The real reasons for the sharing economy are simple.

The existing industries targeted by platforms are frequently inefficient. Over time, regulations have accreted, evolving to serve narrow interests rather than maintain service standards and protect users. It has reduced competition and impeded development. Proponents argue, with justification, that sharing economy competitors frequently provide a superior product.

This highlights the need to reform existing regulatory frameworks. It is not self-evident that replacing the existing system with non-professional service providers and substituting a new monopoly for an existing one is the optimal response.

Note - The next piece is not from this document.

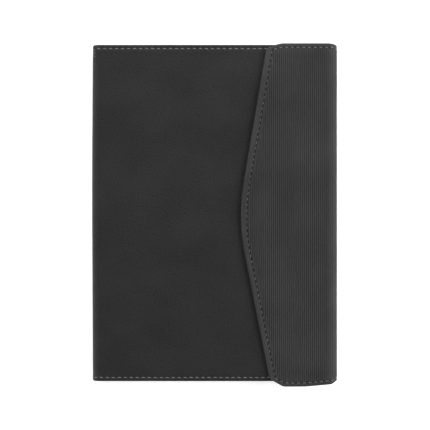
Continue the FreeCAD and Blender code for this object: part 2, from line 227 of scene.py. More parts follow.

The sharing economy has developed in response to the weak economic environment and a depressed labour market. Workers unable to find work or needing supplemental income use these platforms to earn additional income from their labour and assets. Most workers in the sharing economy would prefer traditional employment.

The arrangements are intended to avoid labour laws, covering minimum wages, working conditions and benefits. Technically, the worker is not "employed" but a "contractor" not subject to these regulations. There is increasing debate about the exact legal status and rights of sharing economy workers in some jurisdictions.

The sharing economy is part of the trends to contractual and temporary work, which masks the real health of the employment markets. It is also part of a global process of reducing overall labour costs.

The sharing economy, opponents have argued, is creating a virtual “human cloud” of “digital serfs” that leads to a global race to the bottom for wages and benefits. In this globalised marketplace for many services competition places pressure to reduce income to the lowest common denominator. This reflects the fact that average earnings per hour in many online freelancing platforms are lower than minimum wages in advanced economies but a multiple of that in developing nations.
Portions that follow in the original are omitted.